Spork, San Francisco

Although I had been intrigued to visit Spork for quite some time, it was by accident that I ended up dining there last week. Unable to get to Farina, due to the San Francisco pride parade, we found ourselves trying our luck for a walk-in spot at the trendy Mission district restaurant. Surprisingly, there was one table open– for a good reason, as we’d later find out.

In the small dining room, orange is the signature color. Present from a pervasive neon light to small details like decaf (orange) coffee decanters used to refill glasses of water.

Fiberglass chairs, vinyl booths, pegboard partitions and scattered designer toys evoke the image of a Japanese version of a Jetsons’ diner. On the walls, oversized hands from a 1952 roadside billboard. In stark contrast with the gentrified interior, graffiti tags scribbled on the outside windows serve as reminders that you are in the Mission.

Above the kitchen door, the only thing left from the old tenant that inspired Spork’s story. There it hangs, portraying the proud colonel’s visage, boldly printed in black and white over a bright red background. Next to him, the words behind the acronym: Kentucky Fried Chicken. Like a Pan Am logo, the sign seems to carry a nostalgic coolness that adds to the retro-futuristic atmosphere.

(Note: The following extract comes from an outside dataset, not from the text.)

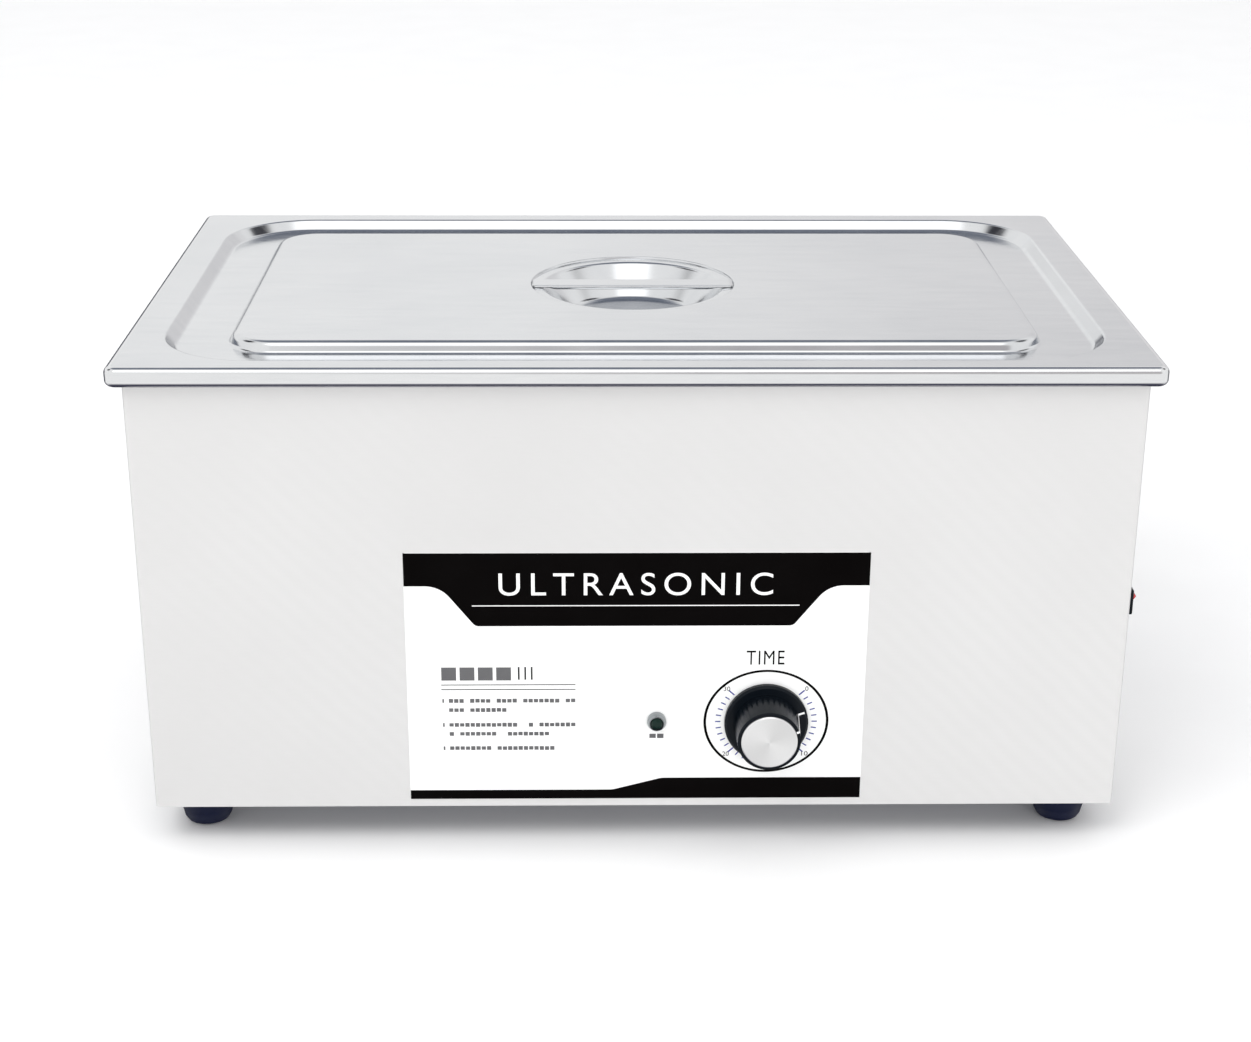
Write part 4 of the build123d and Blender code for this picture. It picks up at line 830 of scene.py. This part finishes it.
def build_floor():
    """Pale floor that fills the view."""
    verts = [(x, y, 0.0) for y in (-6.0, -2.0, 1.0, 4.2) for x in (-5.0, 5.0)]
    faces = [(2 * k, 2 * k + 1, 2 * k + 3, 2 * k + 2) for k in range(3)]
    mesh = bpy.data.meshes.new("studio_floor")
    mesh.from_pydata(verts, [], faces)
    floor = bpy.data.objects.new("studio_floor", mesh)
    bpy.context.scene.collection.objects.link(floor)
    for polygon in mesh.polygons:
        polygon.use_smooth = True
    material, tree, shader = new_material("studio floor", (0.93, 0.93, 0.93), 0.0, 0.6)
    paper = noise(tree, object_coords(tree), 12.0, 2.0)
    tree.links.new(
        blend_colours(tree, spread(tree, paper, 0.0, 1.0), (0.925, 0.925, 0.925), (0.94, 0.94, 0.94)),
        shader.inputs["Base Color"],
    )
    mesh.materials.append(material)
    floor.visible_glossy = False


def sky_patch(tree, direction, inner, outer):
    """Mask around one direction of the sky: 1 inside the inner angle, 0 past the outer."""
    coords = tree.nodes.new("ShaderNodeTexCoord")
    dot = tree.nodes.new("ShaderNodeVectorMath")
    dot.operation = "DOT_PRODUCT"
    dot.inputs[1].default_value = Vector(direction).normalized()
    tree.links.new(coords.outputs["Generated"], dot.inputs[0])
    node = tree.nodes.new("ShaderNodeMapRange")
    node.interpolation_type = "SMOOTHSTEP"
    node.inputs["From Min"].default_value = math.cos(math.radians(outer))
    node.inputs["From Max"].default_value = math.cos(math.radians(inner))
    tree.links.new(dot.outputs["Value"], node.inputs["Value"])
    return node.outputs["Result"]


def rear_low_sky(tree):
    """Mask of everything behind the object and below the horizon."""
    coords = tree.nodes.new("ShaderNodeTexCoord")
    parts = tree.nodes.new("ShaderNodeSeparateXYZ")
    tree.links.new(coords.outputs["Generated"], parts.inputs["Vector"])
    masks = []
    for axis, start, end in (("Z", 0.17, 0.03), ("Y", 0.2, 0.6)):
        node = tree.nodes.new("ShaderNodeMapRange")
        node.interpolation_type = "SMOOTHSTEP"
        node.inputs["From Min"].default_value = start
        node.inputs["From Max"].default_value = end
        tree.links.new(parts.outputs[axis], node.inputs["Value"])
        masks.append(node.outputs["Result"])
    both = tree.nodes.new("ShaderNodeMath")
    both.operation = "MULTIPLY"
    tree.links.new(masks[0], both.inputs[0])
    tree.links.new(masks[1], both.inputs[1])
    return both.outputs[0]


def build_world():
    """Even white studio with dimmer parts, so that polished steel has something to show."""
    world = bpy.data.worlds.new("studio")
    world.use_nodes = True
    bpy.context.scene.world = world
    tree = world.node_tree
    background = tree.nodes["Background"]
    shades = [(rear_low_sky(tree), (0.05, 0.055, 0.08))]
    patches = (
        ((0.0, 0.0, -1.0), 30, 55, (0.12, 0.12, 0.16)),
        ((0.0, 0.40, 1.0), 17, 32, (0.20, 0.22, 0.27)),
        ((0.25, -0.92, 0.34), 8, 26, (0.55, 0.53, 0.54)),
        ((0.0, -0.52, 0.85), 12, 24, (1.7, 1.7, 1.7)),
        ((0.50, 0.88, 0.24), 8, 32, (0.80, 0.79, 0.80)),
        ((-0.67, 0.14, 0.73), 7, 15, (0.03, 0.03, 0.04)),
        ((0.67, 0.14, 0.73), 7, 15, (0.03, 0.03, 0.04)),
    )
    for direction, inner, outer, shade in patches:
        shades.append((sky_patch(tree, direction, inner, outer), shade))
    colour = None
    for mask, shade in shades:
        mix = tree.nodes.new("ShaderNodeMix")
        mix.data_type = "RGBA"
        mix.inputs[6].default_value = (1.0, 1.0, 1.0, 1.0)
        mix.inputs[7].default_value = (*shade, 1.0)
        if colour:
            tree.links.new(colour, mix.inputs[6])
        tree.links.new(mask, mix.inputs["Factor"])
        colour = mix.outputs[2]
    tree.links.new(colour, background.inputs["Color"])
    background.inputs["Strength"].default_value = SKY_STRENGTH


def soft_light(name, place, target, size, power):
    lamp = bpy.data.lights.new(name, "AREA")
    lamp.shape = "RECTANGLE"
    lamp.size = size[0]
    lamp.size_y = size[1]
    lamp.energy = power
    light = bpy.data.objects.new(name, lamp)
    bpy.context.scene.collection.objects.link(light)
    light.location = place
    light.visible_glossy = False
    light.rotation_euler = (Vector(target) - Vector(place)).to_track_quat("-Z", "Y").to_euler()


def build_camera():
    """Eye level a little left of the middle, looking down on the lid."""
    yaw = math.radians(CAMERA_YAW)
    pitch = math.radians(CAMERA_PITCH)
    roll = math.radians(CAMERA_ROLL)
    ahead = Vector((-math.sin(yaw) * math.cos(pitch), math.cos(yaw) * math.cos(pitch), -math.sin(pitch)))
    right = Vector((math.cos(yaw), math.sin(yaw), 0.0))
    up = right.cross(ahead)
    tilted_right = right * math.cos(roll) + up * math.sin(roll)
    tilted_up = up * math.cos(roll) - right * math.sin(roll)
    lens = bpy.data.cameras.new("camera")
    lens.sensor_width = 36.0
    lens.lens = CAMERA_LENS
    lens.clip_end = 50.0
    camera = bpy.data.objects.new("camera", lens)
    bpy.context.scene.collection.objects.link(camera)
    axes = Matrix((tilted_right, tilted_up, -ahead)).transposed().to_4x4()
    camera.matrix_world = Matrix.Translation(CAMERA_PLACE) @ axes
    bpy.context.scene.camera = camera


def build_studio():
    build_floor()
    build_world()
    soft_light("key", (-1.2, -1.6, 2.4), (0.0, 0.0, 0.15), (1.6, 1.2), 26.0)
    soft_light("fill", (0.9, -2.2, 0.6), (0.0, 0.0, 0.08), (1.4, 1.0), 9.0)
    soft_light("ceiling", (0.0, 1.6, 4.0), (0.0, 1.6, 0.0), (9.0, 7.0), 90.0)
    bpy.context.scene.view_settings.view_transform = "Standard"


dress_cad_nodes()
build_lid()
build_strap()
build_banner()
build_foot_band()
build_notes()
build_dial()
build_pointer()
build_studio()
build_camera()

Service is friendly and casual but sometimes dismissive. Dishes are delivered to the table with the same lack of ceremony that they are bused away. The hip wait staff parades around in dark gray uniform accented by a fashion-forward waist apron reminiscent of a manga superhero utility belt. Our table, definitely the worst in the house, was long forgotten behind a thick wall of standing patrons waiting for their call.

The menu

The ever-changing menu offers a selection of revisited American classics prepared with fresh local ingredients. The choices are appetizing. A welcoming mix of comfort food with fine dining inventiveness. But for a place named after the folk/spoon combo introduced by KFC, it’s surprising fried chicken is not an option.

The meal

You’ll find some familiar flavors in the chef’s preparations. Bruce Bin has cooked in many San Francisco restaurants including Delfina, Bix and Slow Club. His dishes highlight natural ingredients and simple yet inventive preparations.

As a starter, it’s hard to resist the smell of warm bread served with whipped butter. Freshly baked, sweet and soft.

Among that night’s appetizers, a couple peaked our interest. First, Hand-stretched mozzarella – organic shaved squash, chopped olives, fava beans, organic olive oil. The dish is well balanced in texture and flavor. The shaved squash brings a nice crispiness that contrasts the fresh semi-soft cheese. Accentuating the flavors, the saltiness of the black olives and a pleasant acidity in the dressing.

Second, Strawberries with goat cheese croquette –organic coastal strawberries marinated in aged sherry, warm goat cheese fritter, wild arugula, toasted almonds. The crispy croquette is filled with luscious creamy goat cheese and served over peak season strawberries that are sweet and fragrant.

It is in the entrées that comfort food comes to life. The two meats I tried were of great quality and served in generous portions. Flavors were subtle though, giving the impression of under seasoning.

One example is the Milk-braised eden farms boneless pork chop, griddled apricot, mashed potatoes, whole grain mustard soubise sauce. The milk braising does wonders to make the meat extremely tender and juicy but doesn’t do much for its taste. This is a very filling dish but it lacks the mouth-watering flavor I was hoping for on such a beautiful cut of pork.

The same is true for The tasty steak, griddled all natural american kobe steak, yukon potato puree, glazed carrots, horseradish cream, aged balsamic. Although the perfectly cooked meat was served on a well-balanced dish, I was expecting less subtle flavors. The horseradish cream was the only thing on the plate I could rely on for a stronger taste.

The dessert menu includes American classics like Root beer float, Strawberry cobbler as well as curiously named items like Pot brownie, and Donut power–light and fluffy beignets with cinnamon sugar. Unlike other beignets in which the dough is airy and moist inside, Spork’s version is hollow. They are indeed light and fluffy although a bit on the dry side. Spruce cleverly serves theirs with crème anglaise and preserves.

In short

Spork’s atmosphere is hip yet understated. An original, modern rendition of the American diner. The fare is a sophisticated version of comfort food classics but is sometimes too subtle in flavor. In all honesty, I wanted to like Spork a lot more than I actually did. Even so, this is a place I recommend trying out and even going back for a second try. I probably will.